Summer Doc Series: Superheroes

“What I’m doing is more important than who I am.”

The words of a man wearing a cloth skeleton mask over his face, a fedora, and a full length trench coat that hides every inch of skin. He is inhuman. Completely anonymous. And yet, his words ring true. His actions speak louder than what he’s wearing and who he defines himself as.

He’s a real-life superhero.

In a cinema world saturated by them, Michael Barnett chose to turn the cameras on those among us who don a cape and cowl in order to patrol the streets. The documentary Superheroes gets to the very heart of noble intentions, dangerous work, and a complex sense of humanity that comes from trying to be something beyond human.

On one level, this is a silly documentary about silly people. They are stuffing themselves into the tropes of the comic books they’re obsessed with and removing themselves from reality. Fortunately, there are more than a handful of levels to this story, a rewarding real-life exploration of why anyone would want to enforce the law from the outside.

Those levels can be summed up best perhaps by looking at three important figures: the constantly-drinking, larger-than-life Master Legend who patrols Orlando, a group of young supers that all live together in Brooklyn, and Mr. Xtreme who is security guard by day and masked avenger by night. The doc spends a bulk of its time on these real-life superheroes, and they each trade off different mantels: the fools, the saviors, the reckless, and the helpful.

Thus, once you think you know what’s going on inside the brain behind the mask (or even in the minds of the public that perceives it), you have to think again. Just as one hero postpones his nightly patrols for beers and flamboyant flirtation at bars, the realization that his non-profit organization donates a ton of toys to needy children at Christmas comes to light.
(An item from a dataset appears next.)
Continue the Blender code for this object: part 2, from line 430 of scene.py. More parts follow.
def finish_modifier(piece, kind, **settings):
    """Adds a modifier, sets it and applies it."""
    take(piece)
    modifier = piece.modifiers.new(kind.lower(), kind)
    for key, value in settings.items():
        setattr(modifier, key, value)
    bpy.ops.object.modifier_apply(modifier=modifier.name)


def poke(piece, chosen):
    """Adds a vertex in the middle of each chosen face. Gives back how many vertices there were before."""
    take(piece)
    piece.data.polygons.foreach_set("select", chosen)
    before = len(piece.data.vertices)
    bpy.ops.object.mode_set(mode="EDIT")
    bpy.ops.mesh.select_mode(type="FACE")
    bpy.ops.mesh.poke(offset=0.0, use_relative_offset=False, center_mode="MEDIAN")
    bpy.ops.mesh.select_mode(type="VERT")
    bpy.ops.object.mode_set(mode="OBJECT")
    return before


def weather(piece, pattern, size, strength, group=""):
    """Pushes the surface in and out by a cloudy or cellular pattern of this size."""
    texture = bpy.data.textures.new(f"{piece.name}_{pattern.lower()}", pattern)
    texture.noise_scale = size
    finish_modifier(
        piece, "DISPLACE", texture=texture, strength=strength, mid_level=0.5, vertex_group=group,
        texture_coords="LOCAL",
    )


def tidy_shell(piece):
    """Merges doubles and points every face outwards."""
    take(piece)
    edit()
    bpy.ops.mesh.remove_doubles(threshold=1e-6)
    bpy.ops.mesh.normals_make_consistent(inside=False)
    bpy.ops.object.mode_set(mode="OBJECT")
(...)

Just when a group of bold young people on patrol seems the fiercest, they can also seem the most troublesome. In other words, when you peel back the latex, there’s more underneath.
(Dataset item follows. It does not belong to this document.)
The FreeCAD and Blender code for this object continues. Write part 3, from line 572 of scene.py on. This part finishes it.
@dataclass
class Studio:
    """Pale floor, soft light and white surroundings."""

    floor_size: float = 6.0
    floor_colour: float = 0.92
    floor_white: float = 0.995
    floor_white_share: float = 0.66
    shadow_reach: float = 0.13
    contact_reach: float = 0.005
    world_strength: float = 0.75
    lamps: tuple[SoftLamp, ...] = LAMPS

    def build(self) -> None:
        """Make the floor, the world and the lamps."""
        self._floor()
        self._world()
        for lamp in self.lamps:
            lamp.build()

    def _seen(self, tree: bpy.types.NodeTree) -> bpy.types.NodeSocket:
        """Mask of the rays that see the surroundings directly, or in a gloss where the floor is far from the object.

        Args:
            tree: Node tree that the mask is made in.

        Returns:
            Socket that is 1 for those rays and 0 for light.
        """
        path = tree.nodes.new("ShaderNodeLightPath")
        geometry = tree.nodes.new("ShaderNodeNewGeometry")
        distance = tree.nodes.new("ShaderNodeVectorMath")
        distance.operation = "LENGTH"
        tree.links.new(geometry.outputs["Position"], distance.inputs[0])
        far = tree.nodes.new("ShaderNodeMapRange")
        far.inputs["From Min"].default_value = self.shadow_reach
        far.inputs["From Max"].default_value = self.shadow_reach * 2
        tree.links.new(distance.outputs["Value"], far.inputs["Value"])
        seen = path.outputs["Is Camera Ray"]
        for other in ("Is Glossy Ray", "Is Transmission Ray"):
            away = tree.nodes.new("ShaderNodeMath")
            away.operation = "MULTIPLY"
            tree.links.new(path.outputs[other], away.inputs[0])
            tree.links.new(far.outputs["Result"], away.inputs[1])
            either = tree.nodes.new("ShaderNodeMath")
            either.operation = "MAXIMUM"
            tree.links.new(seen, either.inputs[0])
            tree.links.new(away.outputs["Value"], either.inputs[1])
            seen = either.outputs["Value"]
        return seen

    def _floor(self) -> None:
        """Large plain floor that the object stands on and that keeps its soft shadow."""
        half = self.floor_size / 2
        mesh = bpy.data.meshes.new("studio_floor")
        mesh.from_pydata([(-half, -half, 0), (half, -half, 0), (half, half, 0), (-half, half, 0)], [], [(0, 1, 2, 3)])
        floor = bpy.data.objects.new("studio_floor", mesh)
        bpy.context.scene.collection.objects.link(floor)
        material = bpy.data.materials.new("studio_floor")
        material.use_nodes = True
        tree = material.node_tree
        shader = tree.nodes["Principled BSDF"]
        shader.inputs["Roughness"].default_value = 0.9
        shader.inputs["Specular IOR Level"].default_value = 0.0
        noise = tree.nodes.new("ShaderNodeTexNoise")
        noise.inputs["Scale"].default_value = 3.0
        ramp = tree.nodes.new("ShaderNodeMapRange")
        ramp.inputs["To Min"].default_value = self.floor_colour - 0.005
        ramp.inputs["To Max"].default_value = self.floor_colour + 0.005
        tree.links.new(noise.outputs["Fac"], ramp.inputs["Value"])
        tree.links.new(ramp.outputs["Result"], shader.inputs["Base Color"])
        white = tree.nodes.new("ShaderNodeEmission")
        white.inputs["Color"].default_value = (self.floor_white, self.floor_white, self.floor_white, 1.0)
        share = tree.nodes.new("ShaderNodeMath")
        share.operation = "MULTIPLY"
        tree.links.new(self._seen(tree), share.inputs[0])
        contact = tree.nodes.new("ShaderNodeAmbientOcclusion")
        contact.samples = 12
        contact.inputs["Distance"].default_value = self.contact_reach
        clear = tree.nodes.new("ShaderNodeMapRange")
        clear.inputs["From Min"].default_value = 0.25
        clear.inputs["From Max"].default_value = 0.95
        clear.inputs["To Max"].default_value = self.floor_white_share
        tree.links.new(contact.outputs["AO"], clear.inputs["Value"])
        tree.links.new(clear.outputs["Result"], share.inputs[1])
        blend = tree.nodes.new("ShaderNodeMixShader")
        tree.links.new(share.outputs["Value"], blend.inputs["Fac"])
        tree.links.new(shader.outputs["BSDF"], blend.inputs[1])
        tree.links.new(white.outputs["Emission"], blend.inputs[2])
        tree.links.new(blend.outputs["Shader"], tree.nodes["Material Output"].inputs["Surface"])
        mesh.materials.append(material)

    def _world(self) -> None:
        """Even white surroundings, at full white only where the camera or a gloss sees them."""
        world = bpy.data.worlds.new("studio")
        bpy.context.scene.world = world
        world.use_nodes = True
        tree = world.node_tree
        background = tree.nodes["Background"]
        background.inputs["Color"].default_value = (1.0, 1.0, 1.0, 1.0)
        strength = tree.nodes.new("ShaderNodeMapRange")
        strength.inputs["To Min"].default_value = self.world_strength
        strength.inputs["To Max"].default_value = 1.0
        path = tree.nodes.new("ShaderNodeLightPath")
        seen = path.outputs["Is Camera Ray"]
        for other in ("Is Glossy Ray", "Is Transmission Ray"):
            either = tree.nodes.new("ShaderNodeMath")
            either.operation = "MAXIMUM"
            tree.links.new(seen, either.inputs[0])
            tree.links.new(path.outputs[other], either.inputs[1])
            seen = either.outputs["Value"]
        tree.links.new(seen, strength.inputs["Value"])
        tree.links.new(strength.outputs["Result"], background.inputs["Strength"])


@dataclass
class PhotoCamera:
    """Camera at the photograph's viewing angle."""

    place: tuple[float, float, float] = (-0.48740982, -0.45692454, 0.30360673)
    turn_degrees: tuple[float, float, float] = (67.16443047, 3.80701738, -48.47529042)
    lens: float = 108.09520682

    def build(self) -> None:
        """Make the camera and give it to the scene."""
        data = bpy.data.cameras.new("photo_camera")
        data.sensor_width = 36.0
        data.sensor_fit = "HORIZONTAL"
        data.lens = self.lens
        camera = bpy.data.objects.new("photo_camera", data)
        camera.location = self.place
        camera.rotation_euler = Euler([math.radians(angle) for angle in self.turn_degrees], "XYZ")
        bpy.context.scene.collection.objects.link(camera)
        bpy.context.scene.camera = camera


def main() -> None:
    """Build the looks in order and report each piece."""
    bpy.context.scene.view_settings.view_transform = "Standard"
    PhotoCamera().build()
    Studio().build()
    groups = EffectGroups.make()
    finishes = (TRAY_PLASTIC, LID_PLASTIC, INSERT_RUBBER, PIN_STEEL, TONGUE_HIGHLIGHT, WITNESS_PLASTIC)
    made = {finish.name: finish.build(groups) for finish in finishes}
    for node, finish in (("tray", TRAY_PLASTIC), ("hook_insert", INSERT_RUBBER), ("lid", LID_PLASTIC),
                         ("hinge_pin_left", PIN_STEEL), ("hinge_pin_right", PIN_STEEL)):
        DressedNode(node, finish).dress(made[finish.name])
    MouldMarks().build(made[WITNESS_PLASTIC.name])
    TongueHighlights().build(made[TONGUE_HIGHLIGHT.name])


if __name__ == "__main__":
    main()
To that end, Barnett and company have done their homework. They’ve talked to dozens of real-life superheroes, but they’ve also given an opportunity for a psychologist who specializes in the subject matter and a lieutenant with the San Diego Police Department to weigh in on the phenomenon. What results is a kind of conversation between entities that aren’t in the room together – sometimes the superheroes get to defend themselves, sometimes they have enough rope to hang.

And really, that’s the multi-colored triumph of this film. Instead of plainly mocking or boldly deifying these unique people, Superheroes gives as rounded a look as there could be – focusing on the personal ups and downs, the noble and ignoble reasons, and the annoying and triumphant results of strapping on a costume (or uniform if you prefer) and trying to fight crime. Are the real-life superheroes grown up children who get in the way, or compassionate people who want (and do) make a difference?

This film is a Rorschach Test that only the viewer can decipher.

If there are any failings, it’s that the movie drags a bit at the end and that it doesn’t focus enough on female heroes. It has (maybe appropriately for a superhero movie) several points that it could end on, yet it keeps going, trying to give every hero a chance to say one or two poignant tag lines. As to the second issue, there are women in the movie, but all of the main heroes are men, and it would have been great to get a more vibrant insight into what it’s like for the ladies of the night patrol.

Silly, dangerous, and sweet, this documentary satisfies at a basic level with compelling people who can’t be easily pinned down (either psychologically or physically*).

Superheroes premieres tonight (8/8) on HBO at 9pm EST/PST.

*Although, yes, one of the superheroes demonstrates that he can definitely be pinned physically. And it does seem pretty easy. Sadly.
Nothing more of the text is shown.